Restricted chain length in current datasets and systems (e.g., most multihop QA chains are limited to 2 steps; longer cascades are challenging) (Jhamtani et al., 2020).
Error propagation in sequential pipelines—mistakes in early stages may starve downstream predictors of necessary information (Zhang et al., 2021).
Dependence on structured or annotated data for rationale extraction; performance deteriorates with sparse supervision (Zhang et al., 2021).
Potential for over-abstraction or insufficient context in delexicalized or intersectional representations (Jhamtani et al., 2020, Wolf et al., 2020).

Ongoing research addresses joint optimization of retrieval and validation in multihop reasoning, richer abstraction of chaining patterns, end-to-end differentiable cascades, and expansion to multi-modal, domain-agnostic explanation generation (Jhamtani et al., 2020, Zhang et al., 2021, Wolf et al., 2020).

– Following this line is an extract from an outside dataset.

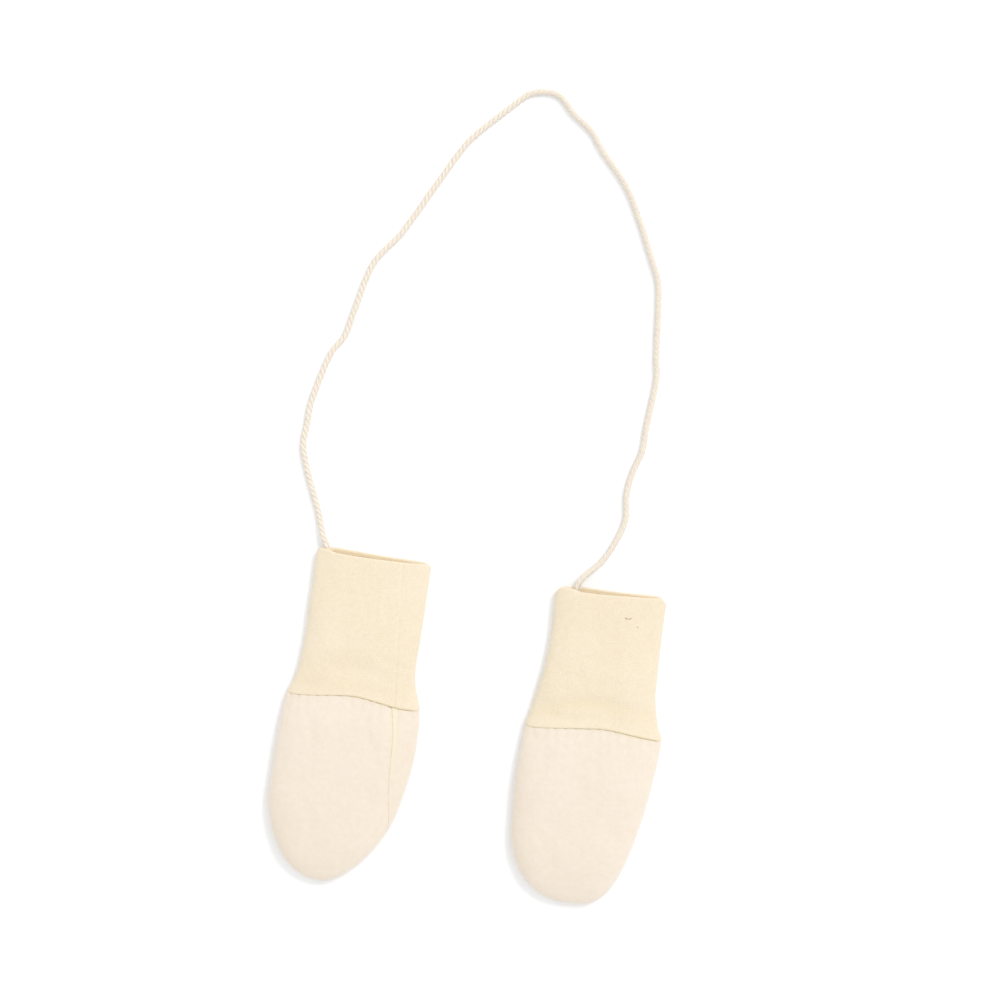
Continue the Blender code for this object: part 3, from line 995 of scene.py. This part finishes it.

The cascaded explanation paradigm integrates compositional, interactive, and multi-modal mechanisms for unveiling model decisions, spanning symbolic AI, interpretable machine learning, natural language processing, and formal neural model analysis. Its principal contribution is to harmonize transparency with task performance, user agency, and technical verifiability across a spectrum of recursive, staged, and algebraic explanatory systems (Finzel et al., 2021, Zhang et al., 2020, Yang et al., 2022, Wolf et al., 2020, Jhamtani et al., 2020, Zhang et al., 2021).